Wkurzona1
/ 89.25.233.* / 2015-08-13 15:45
We wrześniu przed zebraniami w klasach, odbywa sie zebranie ogólne prowadzone przez dyrektora, na którym przedstawiciele ubezpieczalni przedstawiają oferty. Decydują rodzice, ale frekwencja na zebraniu ogólnym to jakieś 20%. Ja jako nauczyciel nic z tego nie mam, absolutnie żadnych prowizji, to sa paskudne pomówienia!!! Kule, dokładam do tej roboty prywatna kasę, kupuje nagrody za konkursy, materiały na gazetki itp. a ty mi napiszesz o jakichś prowizjach.
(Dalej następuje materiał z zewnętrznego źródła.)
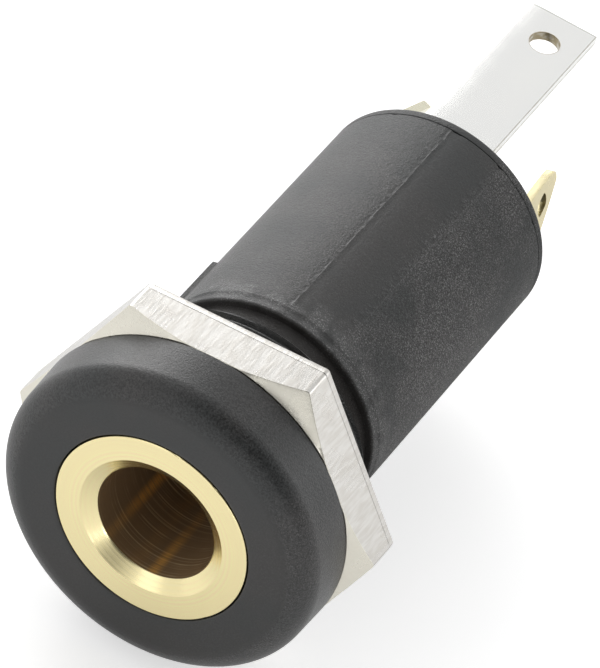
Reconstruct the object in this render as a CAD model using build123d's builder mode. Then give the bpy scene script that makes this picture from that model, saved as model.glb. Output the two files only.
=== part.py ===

Masz racje- nie powinnam sie tym zajmować, nie powinnam sie tym interesować, tak jaki wieloma innymi rzeczami, a juz na pewno tymi związanymi ze zbieraniem kasy. Nienawidzę tego- zbierania na wycieczki, składki, proszenia sie w gminie o dofinansowanie czegokolwiek, zagadywania rodziców o zrzutkę na wycieczka dla ucznia, którego nie stać, organizowania pikników, szukania sponsorów na szafki dla dzieciaków.To rownież nie należy do moich obowiązków.Rozpoczęłam prace jako n-el i usłyszałam na konferencji ze wychowawcy zbierają takie składki i co? Miałam sie zgłosić i odmówić? Zawsze traktowałam to jako polecenie służbowe. Czepiacie sie nauczycieli, idźcie z tym do dyra, a najlepiej niech ustawodawca coś rozporządzi czarno na białym.